Highly Porous, Homochiral Metal-Organic Frameworks: Solvent-Exchange-Induced Single-Crystal to Single-Crystal Transformations

摘要

Porous metal-organic frameworks (MOFs) have recently received much attention owing to their potential applications in several technological areas such as gas storage, separation, and heterogeneous catalysis. The modular nature of MOFs means they are readily tunable and, as a result, the synthesis of ideal, heterogenized single-site catalysts can be envisioned from porous MOFs by a judicious choice of metal-connecting nodes and/or bridging ligands.
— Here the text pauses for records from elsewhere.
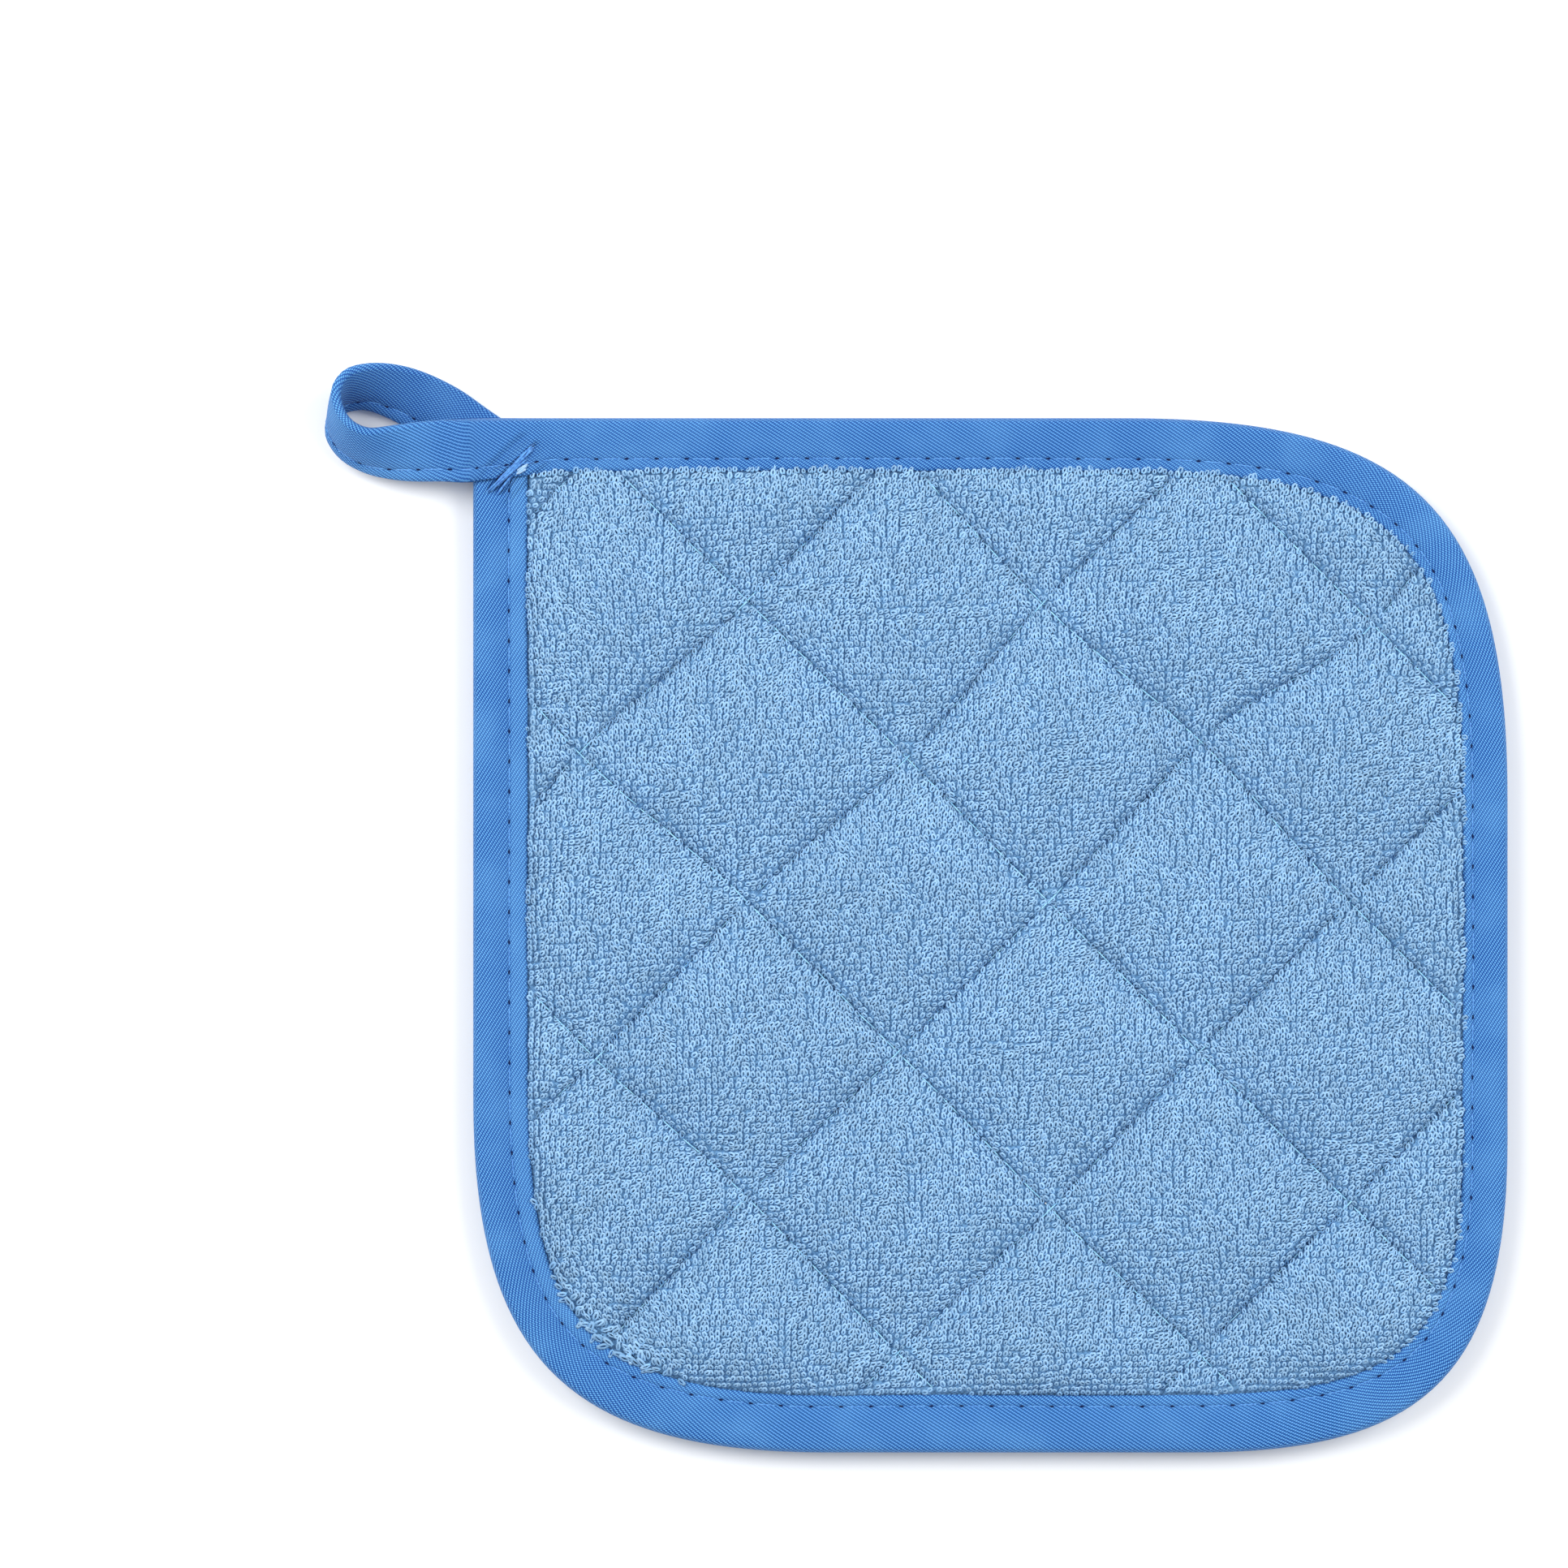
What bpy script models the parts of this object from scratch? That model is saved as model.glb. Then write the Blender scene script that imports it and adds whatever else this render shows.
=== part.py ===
# A square quilted pot holder that lies face up on z = 0: a terry front and a silvered back, quilted
# together in diamonds, bound round the edge with folded tape whose end runs on as a hanging loop.
# Lengths are millimetres from the middle of the pad, and become metres where a mesh is made.
# X runs to the right, Y towards the edge beside the loop, Z up.
import math

import bmesh
import bpy
import numpy as np
from mathutils import Vector
from mathutils.geometry import delaunay_2d_cdt

MM = 0.001
WELD = 0.002         # points nearer than this become one
SHARP_ANGLE = 50     # degrees: edges that turn more stay sharp

# Outline. The corner with the loop is square. The others bend from "reach" before the square
# corner, and "pull" is how far the bend is drawn out towards it.
SIDE = 203.0
BENDS = {
    "bottom_left": {"reach": 69.5, "pull": 0.735},
    "bottom_right": {"reach": 61.0, "pull": 0.742},
    "top_right": {"reach": 74.5, "pull": 0.757},
}
TAPE_STEPS = {"side_step": 15.0, "bend_steps": 13}
PANEL_STEPS = {"side_step": 5.0, "bend_steps": 18}

# Heights above the table.
GAP = 0.3            # between pieces
SEWN_LEVEL = 4.5     # where the two panels meet
TERRY_CROWN = 9.4
TERRY_SEAM = 6.0
BACK_SEAM = 2.7
RIM_CLOTH = 0.8      # either panel, pressed thin inside the binding

# Binding: tape folded over the edge. Its leaves show a different width on each side of the pad.
LEAF_WIDTH = {"left": 10.8, "bottom": 11.4, "right": 9.0, "top": 10.5}
LEAF_THICK = 1.15
LEAF_CROWN = 0.15    # how much the upper leaf swells
LEAF_LIP = 0.15      # how far a leaf's free edge leans back
LIP_ROUND = 0.3      # how much it is rounded off
FOLD_THICK = 2.0     # cloth of the tape at the pad's very edge
PANEL_INSET = FOLD_THICK + GAP
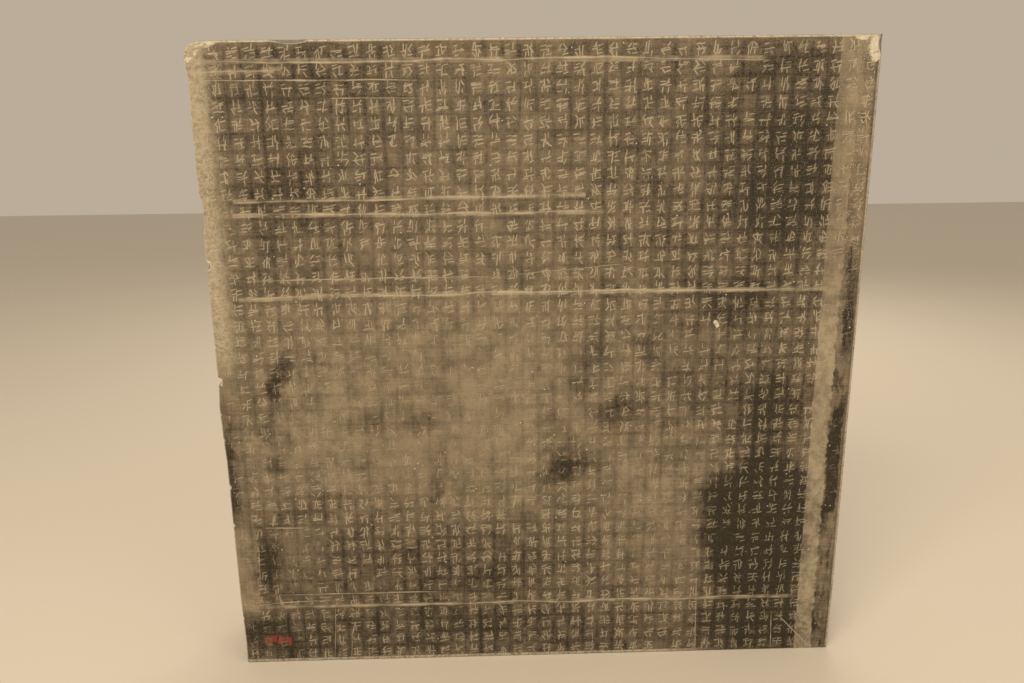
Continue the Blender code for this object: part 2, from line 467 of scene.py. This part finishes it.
knock_edge(34, lambda s: Vector((low.x + 0.002, FACE + 0.001, low.z + s * HEIGHT)), 0.0060, FRESH)
knock_edge(24, lambda s: Vector((high.x - 0.001, FACE + 0.001, low.z + s * HEIGHT)), 0.0040, WORN)
knock_edge(40, lambda s: Vector((low.x + s * WIDTH, FACE + 0.001, high.z)), 0.0045, FRESH)
knock_edge(14, lambda s: Vector((low.x + s * WIDTH, FACE, low.z)), 0.0030, FRESH)
knock_edge(30, lambda s: Vector((low.x + s * WIDTH, high.y, high.z)), 0.0110, WORN)
knock_edge(30, lambda s: Vector((low.x, high.y, low.z + s * HEIGHT)), 0.0100, WORN)
knock_edge(30, lambda s: Vector((high.x, high.y, low.z + s * HEIGHT)), 0.0100, WORN)

# ---------------------------------------------------------------------------------------------
# The finish of the stone: dusty bloom under black rubbing ink, pale dust in the cuts, bare
# stone where it is freshly chipped, and a red painted mark in the lower left corner.


class Tone:
    """One socket of a material. Arithmetic on tones adds the nodes that it needs."""

    def __init__(self, tree, socket=None):
        self.tree = tree
        self.socket = socket

    def node(self, kind, settings=None, inputs=None, output=0):
        made = self.tree.nodes.new(kind)
        for name, value in (settings or {}).items():
            setattr(made, name, value)
        for name, value in (inputs or {}).items():
            if isinstance(value, Tone):
                self.tree.links.new(value.socket, made.inputs[name])
            else:
                made.inputs[name].default_value = value
        return Tone(self.tree, made.outputs[output])

    def maths(self, operation, *values):
        return self.node("ShaderNodeMath", {"operation": operation}, dict(enumerate(values)))

    def __add__(self, other):
        return self.maths("ADD", self, other)

    def __radd__(self, other):
        return self.maths("ADD", other, self)

    def __sub__(self, other):
        return self.maths("SUBTRACT", self, other)

    def __rsub__(self, other):
        return self.maths("SUBTRACT", other, self)

    def __mul__(self, other):
        return self.maths("MULTIPLY", self, other)

    def __rmul__(self, other):
        return self.maths("MULTIPLY", other, self)

    def __truediv__(self, other):
        return self.maths("DIVIDE", self, other)

    def __rtruediv__(self, other):
        return self.maths("DIVIDE", other, self)

    def fade(self, start, end, left=0.0, right=1.0):
        """Runs smoothly from left to right as this tone goes from start to end."""
        inputs = {"Value": self, "From Min": start, "From Max": end, "To Min": left, "To Max": right}
        return self.node("ShaderNodeMapRange", {"interpolation_type": "SMOOTHSTEP"}, inputs)

    def clamped(self):
        return self.node("ShaderNodeClamp", {}, {"Value": self})

    def most(self, other):
        return self.maths("MAXIMUM", self, other)

    def noise(self, scale, detail=2.0, rough=0.5, stretch=(1, 1, 1)):
        """Cloudy noise at this place, finer with a higher scale, stretched along an axis."""
        place = self.node("ShaderNodeMapping", {}, {"Vector": self, "Scale": stretch})
        inputs = {"Vector": place, "Scale": scale, "Detail": detail, "Roughness": rough}
        return self.node("ShaderNodeTexNoise", {}, inputs)

    def blend(self, other, share):
        """A colour between this one and another."""
        made = self.node("ShaderNodeMix", {"data_type": "RGBA"})
        mix = made.socket.node
        for socket, value in ((mix.inputs[0], share), (mix.inputs[6], self), (mix.inputs[7], other)):
            if isinstance(value, Tone):
                self.tree.links.new(value.socket, socket)
            else:
                socket.default_value = (*value, 1.0) if isinstance(value, tuple) else value
        return Tone(self.tree, mix.outputs[2])

    def colour(self, plain):
        """A plain colour to blend from."""
        made = self.node("ShaderNodeRGB")
        made.socket.default_value = (*plain, 1.0)
        return made

    def vector(self, operation, *values):
        """Vector arithmetic; a length, a distance or a dot product comes back as a number."""
        output = "Value" if operation in ("LENGTH", "DISTANCE", "DOT_PRODUCT") else "Vector"
        return self.node("ShaderNodeVectorMath", {"operation": operation}, dict(enumerate(values)), output)

    def size(self):
        """The amount without its sign."""
        return self.maths("ABSOLUTE", self)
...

Homochiral, porous MOFs are particularly attractive candidates as heterogeneous asymmetric catalysts for the economical production of optically active organic compounds due to the lack of chiral, inorganic zeolites. Although we and others have recently provided preliminary evidence for the potential utility of homochiral, porous MOFs in enantioselective separation and catalysis, several key issues remain to be addressed before practical applications of such materials can be realized. First, homochiral MOFs with permanent porosity are still extremely rare, even though there are now numerous reported examples of porous, achiral MOFs with extremely high surface areas. Second, as yet there has been no study on the structural integrity of homochiral MOFs under catalytic conditions. Herein we report the design and synthesis of highly porous, homochiral solids based on 1D MOFs and their single-crystal to single-crystal transformations induced by solvent exchange. Our results suggest that the framework integrity of porous, homochiral MOFs can be maintained under typical asymmetric catalytic reaction conditions.